==== Dataset excerpt

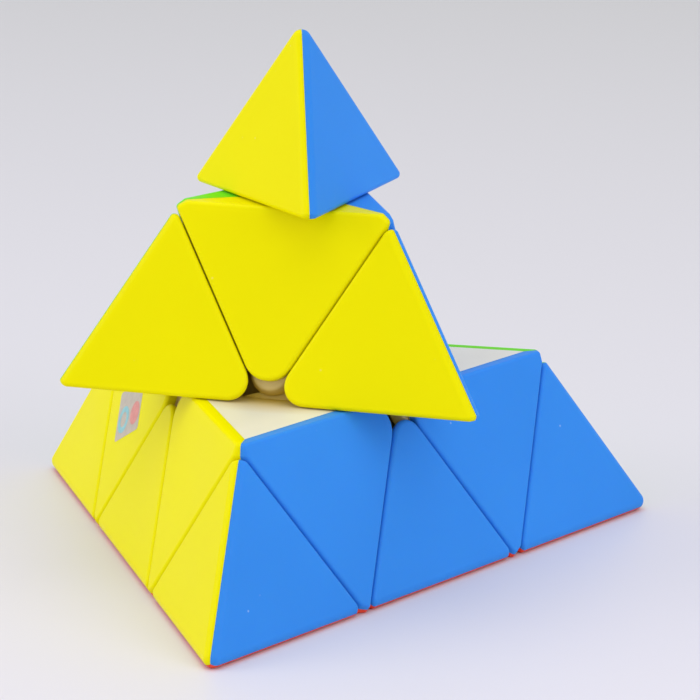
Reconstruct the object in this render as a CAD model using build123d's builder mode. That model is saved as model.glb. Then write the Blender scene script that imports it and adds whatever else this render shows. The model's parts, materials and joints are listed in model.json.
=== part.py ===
from build123d import *
import math
import os

# Pyramid twisty puzzle: four tips, four axial corners and six edge pieces that turn
# about four axes.  The frame's origin is the core's centre, where the axes meet.
# Units are millimetres and degrees.

# ------------------------------------------------------------------ driving sizes
edge_length = 98.0         # outer edge of the sharp tetrahedron
top_layer_angle = 55.9     # how far the top layer stands from the solved state
top_tip_angle = 17.0       # how far the top tip stands from the solved state

seam_gap = 0.15            # air between neighbouring pieces
ridge_radius = 1.4         # rounding where two coloured faces meet
seam_radius = 0.6          # rounding along every seam
inner_edge_radius = 3.2    # rounding of an edge piece's inner edge, seen at a face centre
face_corner_radius = 3.6   # rounding of a corner piece's cap at a face centre
outer_corner_flat = 1.0    # how far a corner piece's three outer points are cut back
edge_nose = 5.5            # how far from a face centre an edge's caps are solid to the inside
corner_nose = 5.0          # from a face centre to the boss under a corner's cap
corner_nose_radius = 3.4   # the boss at the flanges' depth
corner_nose_taper = 25.0
corner_nose_depth = 1.9    # from the face down to the boss's top
cap_thickness = 1.6        # coloured caps
lip_thickness = 1.2        # the caps' sector lips under the tips
body_wall = 1.6            # hollow bodies behind the caps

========

• To be done: Restate the first line and every line after it, word for word, stopping once the line with "# Units are millimetres and degrees." is done.

• Answer to this exercise:
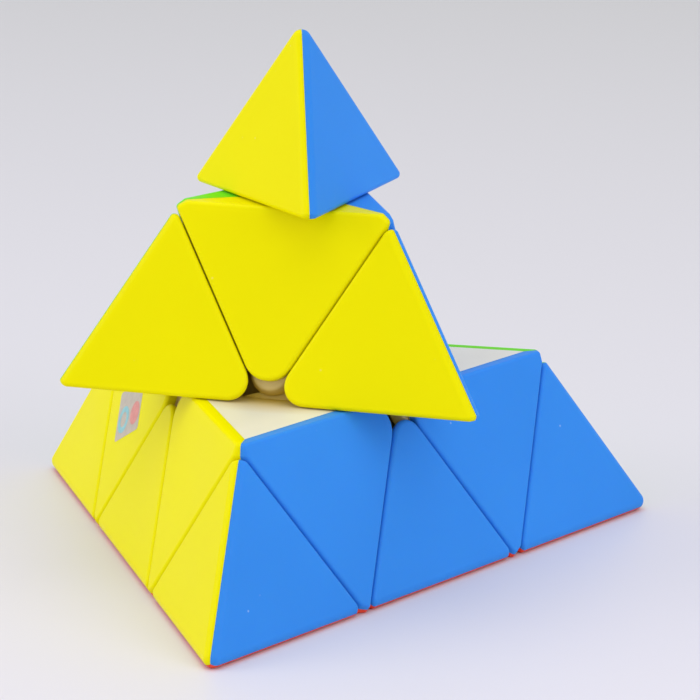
Reconstruct the object in this render as a CAD model using build123d's builder mode. That model is saved as model.glb. Then write the Blender scene script that imports it and adds whatever else this render shows. The model's parts, materials and joints are listed in model.json.
=== part.py ===
from build123d import *
import math
import os

# Pyramid twisty puzzle: four tips, four axial corners and six edge pieces that turn
# about four axes.  The frame's origin is the core's centre, where the axes meet.
# Units are millimetres and degrees.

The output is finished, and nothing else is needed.